SHORT EXERCISE
Would you output the whole listing below, exactly as it reads?

+++ PROVIDED MATERIAL +++

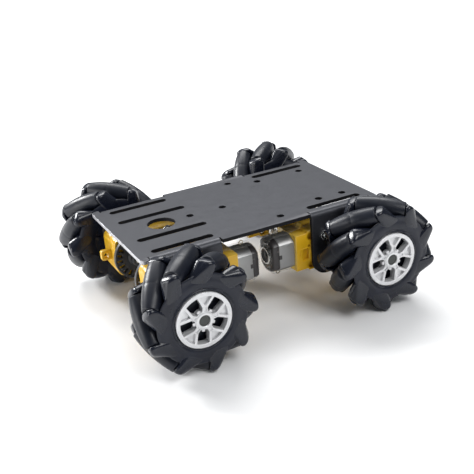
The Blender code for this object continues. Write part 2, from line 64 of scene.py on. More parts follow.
# Wheels, in millimetres and radians like everything down to the studio.
# The dome pairs a step along the roller's axis with a radius. Reach and proud are where the fingers start to
# be eased back, and the limit that they never pass.
ROLLER_CIRCLE = 24.2
ROLLER_HALF = 12.9
ROLLER_MIDDLE = 5.6
ROLLER_END = 4.2
ROLLER_TILT = radians(45)
ROLLER_AT = radians(43)
ROLLER_CORNER = 0.7
ROLLER_STEPS = 12
MOULDING_LINE = 0.03
ROLLER_DISH = 0.4
PIN_RADIUS = 1.2
PIN_PLAY = 0.25
PIN_PAST_LUG = 1.5
LUG_START = 13.4
LUG_DOME = ((0.0, 4.85), (0.9, 4.95), (1.9, 4.8), (2.8, 4.2), (3.5, 3.1), (3.9, 1.5))
LUG_REACH = (27.8, 29.2)
LUG_PROUD = (13.2, 13.97)
LUG_ROOT_CIRCLE = 17.8
LUG_ROOT_RADIUS = 4.3
LUG_ROOT_LAG = radians(40)
LUG_ROOT_DEPTHS = (9.9, 12.35)
HUB_FACE = 12.6
RECESS_FLOOR = 7.6
RECESS_RADIUS = 14.75
DRUM_RADIUS = 17.4
DRUM_RIBS = 6
PLATE_VOXEL = 0.33
PLATE_ROUNDS = 12
PLATE_KEEP = 0.28

# Wheel cap
CAP_FACE = 13.5
CAP_BACK = 9.4
CAP_RADIUS = 14.3
CAP_INSIDE = 12.2
CAP_SPOKES = 5
CAP_SPREAD = radians(17.5)
CAP_ARM = 1.35
CAP_STEM = 2.7
CAP_CHANNEL = 0.72
CAP_BOSS = 4.3
CAP_FORK = 6.7
CAP_SPOKE_AT = {1: radians(81), -1: radians(99)}

# Deck. Slots are (low x, high x, y), the small holes (x, y), and the cable hole its x and radius.
SHEET = 2.0
DECK_CORNER = 3.0
BEND_OUTER = 3.0
RELIEF_WIDTH = 0.6
RELIEF_DEPTH = 0.6
EAR_X = (26.3, 64.3)
EAR_CORNER = 8.3
EAR_BELOW_AXLE = 14.7
SHAFT_HOLE = 4.2
SCREW_HOLE = 1.7
CABLE_HOLE = (-42.8, 7.5)
SLOT_HALF = 2.1
DECK_HOLE = 2.0
SLOTS = ((-61.0, -27.2, 31.0), (-61.9, -23.1, 14.3), (28.8, 62.3, 31.0))
DECK_HOLES = (
    (-26.0, 0.0), (-6.5, 0.0), (12.4, 31.0), (12.4, -31.0),
    (28.0, 23.2), (41.3, -22.7), (56.3, 23.0), (56.3, -23.0),
)
DECK_EDGE = 0.14
BEND_STEPS = 10

# Gear motor, with X and Z from the output shaft. Screws, eyelet and terminal are (x, z), screw heads are
# (radius, height), and the window is its limits in X, then in Z.
GEARBOX_HALF = 9.4
GEARBOX_HIGH = 11.25
NECK_HIGH = 10.3
NECK_START = -29.4
GEARBOX_END = -36.4
GEARBOX_HEAD = 11.2
GEARBOX_CORNER = 4.5
SCREWS = ((-20.3, 8.75), (-20.3, -8.75))
CASE_SCREWS = ((7.0, 7.4), (7.0, -7.4), (-27.0, 8.2), (-27.0, -8.2))
WINDOW = (-32.2, -28.6, -4.8, 1.2)
WINDOW_DEPTH = 2.2
EYELET = (-28.2, 2.9)
SEAM = 0.12
TAB_OUT = 5.8
TAB_HALF = 2.9
SCREW_HEAD = (3.1, 2.4)
CASE_SCREW_HEAD = (1.7, 1.1)
NUT_RADIUS = 3.1
CAN_RADIUS = 10.05
CAN_FLAT = 7.6
CAN_CORNER = 1.2
CAN_REAR = -45.6
END_CAP_REAR = -49.6
BOSS_REAR = -50.6
BOSS_RADIUS = 4.9
TERMINAL = (-43.2, 11.6)
STRAP_HALF = 0.2
STRAP_REACH = 3.6
STRAP_TURN = 3.2
SHAFT_RADIUS = 2.7
SHAFT_FLAT = 1.85
SHAFT_REACH = 18.3
DISC_FACE = -10.6
DISC_RADIUS = 13.0
DISC_THICKNESS = 2.0
DISC_SLOTS = 20

# Studio, in metres and watts
FLOOR_REACH = 4.0
WORLD_COLOUR = (0.86, 0.93, 1.0)
WORLD_STRENGTH = 0.16
ABOVE_FLOOR = (0.0, 0.0, 0.03)
LEFT_WHEELS = (-0.02, 0.0, 0.03)
CAMERA_PLACE = (-0.17744, -0.37600, 0.21560)
CAMERA_AZIMUTH = radians(-25.36)
CAMERA_ELEVATION = radians(23.86)
CAMERA_ROLL = radians(-5.07)
CAMERA_LENS = 61.52
CAMERA_SENSOR = 36.0

# Each light's place, target, size and power
LIGHTS = {
    "left_softbox": ((-0.80, 0.10, 0.20), LEFT_WHEELS, (0.40, 0.40), 2.6),
    "band_softbox": ((-0.58, 0.94, 0.62), LEFT_WHEELS, (0.24, 0.42), 16.0),
    "front_softbox": ((0.30, -0.80, 1.00), ABOVE_FLOOR, (0.70, 0.60), 9.5),
    "top_softbox": ((0.0, 0.10, 1.1), ABOVE_FLOOR, (1.0, 0.8), 1.6),
    "back_softbox": ((0.9, 2.2, 1.1), (0.3, 0.8, 0.0), (2.6, 1.4), 2.6),
    "floor_light": ((0.8, 1.9, 2.4), (0.6, 1.5, 0.0), (2.5, 1.5), 95.0),
}


# Outlines

def arc(centre, radius, start, end, steps):
    """Points on an arc, both ends included."""
    angles = [start + (end - start) * i / steps for i in range(steps + 1)]
    return [(centre[0] + radius * cos(a), centre[1] + radius * sin(a)) for a in angles]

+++

REPLY TO THE TASK
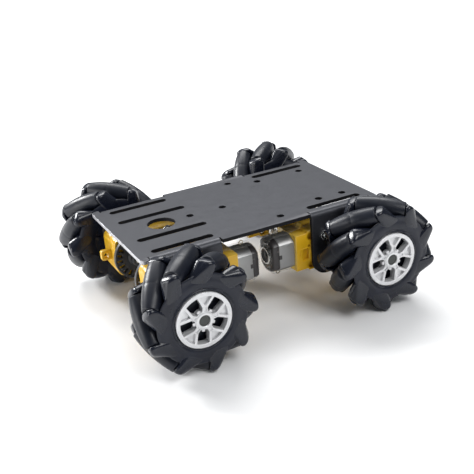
The Blender code for this object continues. Write part 2, from line 64 of scene.py on. More parts follow.
# Wheels, in millimetres and radians like everything down to the studio.
# The dome pairs a step along the roller's axis with a radius. Reach and proud are where the fingers start to
# be eased back, and the limit that they never pass.
ROLLER_CIRCLE = 24.2
ROLLER_HALF = 12.9
ROLLER_MIDDLE = 5.6
ROLLER_END = 4.2
ROLLER_TILT = radians(45)
ROLLER_AT = radians(43)
ROLLER_CORNER = 0.7
ROLLER_STEPS = 12
MOULDING_LINE = 0.03
ROLLER_DISH = 0.4
PIN_RADIUS = 1.2
PIN_PLAY = 0.25
PIN_PAST_LUG = 1.5
LUG_START = 13.4
LUG_DOME = ((0.0, 4.85), (0.9, 4.95), (1.9, 4.8), (2.8, 4.2), (3.5, 3.1), (3.9, 1.5))
LUG_REACH = (27.8, 29.2)
LUG_PROUD = (13.2, 13.97)
LUG_ROOT_CIRCLE = 17.8
LUG_ROOT_RADIUS = 4.3
LUG_ROOT_LAG = radians(40)
LUG_ROOT_DEPTHS = (9.9, 12.35)
HUB_FACE = 12.6
RECESS_FLOOR = 7.6
RECESS_RADIUS = 14.75
DRUM_RADIUS = 17.4
DRUM_RIBS = 6
PLATE_VOXEL = 0.33
PLATE_ROUNDS = 12
PLATE_KEEP = 0.28

# Wheel cap
CAP_FACE = 13.5
CAP_BACK = 9.4
CAP_RADIUS = 14.3
CAP_INSIDE = 12.2
CAP_SPOKES = 5
CAP_SPREAD = radians(17.5)
CAP_ARM = 1.35
CAP_STEM = 2.7
CAP_CHANNEL = 0.72
CAP_BOSS = 4.3
CAP_FORK = 6.7
CAP_SPOKE_AT = {1: radians(81), -1: radians(99)}

# Deck. Slots are (low x, high x, y), the small holes (x, y), and the cable hole its x and radius.
SHEET = 2.0
DECK_CORNER = 3.0
BEND_OUTER = 3.0
RELIEF_WIDTH = 0.6
RELIEF_DEPTH = 0.6
EAR_X = (26.3, 64.3)
EAR_CORNER = 8.3
EAR_BELOW_AXLE = 14.7
SHAFT_HOLE = 4.2
SCREW_HOLE = 1.7
CABLE_HOLE = (-42.8, 7.5)
SLOT_HALF = 2.1
DECK_HOLE = 2.0
SLOTS = ((-61.0, -27.2, 31.0), (-61.9, -23.1, 14.3), (28.8, 62.3, 31.0))
DECK_HOLES = (
    (-26.0, 0.0), (-6.5, 0.0), (12.4, 31.0), (12.4, -31.0),
    (28.0, 23.2), (41.3, -22.7), (56.3, 23.0), (56.3, -23.0),
)
DECK_EDGE = 0.14
BEND_STEPS = 10

# Gear motor, with X and Z from the output shaft. Screws, eyelet and terminal are (x, z), screw heads are
# (radius, height), and the window is its limits in X, then in Z.
GEARBOX_HALF = 9.4
GEARBOX_HIGH = 11.25
NECK_HIGH = 10.3
NECK_START = -29.4
GEARBOX_END = -36.4
GEARBOX_HEAD = 11.2
GEARBOX_CORNER = 4.5
SCREWS = ((-20.3, 8.75), (-20.3, -8.75))
CASE_SCREWS = ((7.0, 7.4), (7.0, -7.4), (-27.0, 8.2), (-27.0, -8.2))
WINDOW = (-32.2, -28.6, -4.8, 1.2)
WINDOW_DEPTH = 2.2
EYELET = (-28.2, 2.9)
SEAM = 0.12
TAB_OUT = 5.8
TAB_HALF = 2.9
SCREW_HEAD = (3.1, 2.4)
CASE_SCREW_HEAD = (1.7, 1.1)
NUT_RADIUS = 3.1
CAN_RADIUS = 10.05
CAN_FLAT = 7.6
CAN_CORNER = 1.2
CAN_REAR = -45.6
END_CAP_REAR = -49.6
BOSS_REAR = -50.6
BOSS_RADIUS = 4.9
TERMINAL = (-43.2, 11.6)
STRAP_HALF = 0.2
STRAP_REACH = 3.6
STRAP_TURN = 3.2
SHAFT_RADIUS = 2.7
SHAFT_FLAT = 1.85
SHAFT_REACH = 18.3
DISC_FACE = -10.6
DISC_RADIUS = 13.0
DISC_THICKNESS = 2.0
DISC_SLOTS = 20

# Studio, in metres and watts
FLOOR_REACH = 4.0
WORLD_COLOUR = (0.86, 0.93, 1.0)
WORLD_STRENGTH = 0.16
ABOVE_FLOOR = (0.0, 0.0, 0.03)
LEFT_WHEELS = (-0.02, 0.0, 0.03)
CAMERA_PLACE = (-0.17744, -0.37600, 0.21560)
CAMERA_AZIMUTH = radians(-25.36)
CAMERA_ELEVATION = radians(23.86)
CAMERA_ROLL = radians(-5.07)
CAMERA_LENS = 61.52
CAMERA_SENSOR = 36.0

# Each light's place, target, size and power
LIGHTS = {
    "left_softbox": ((-0.80, 0.10, 0.20), LEFT_WHEELS, (0.40, 0.40), 2.6),
    "band_softbox": ((-0.58, 0.94, 0.62), LEFT_WHEELS, (0.24, 0.42), 16.0),
    "front_softbox": ((0.30, -0.80, 1.00), ABOVE_FLOOR, (0.70, 0.60), 9.5),
    "top_softbox": ((0.0, 0.10, 1.1), ABOVE_FLOOR, (1.0, 0.8), 1.6),
    "back_softbox": ((0.9, 2.2, 1.1), (0.3, 0.8, 0.0), (2.6, 1.4), 2.6),
    "floor_light": ((0.8, 1.9, 2.4), (0.6, 1.5, 0.0), (2.5, 1.5), 95.0),
}


# Outlines

def arc(centre, radius, start, end, steps):
    """Points on an arc, both ends included."""
    angles = [start + (end - start) * i / steps for i in range(steps + 1)]
    return [(centre[0] + radius * cos(a), centre[1] + radius * sin(a)) for a in angles]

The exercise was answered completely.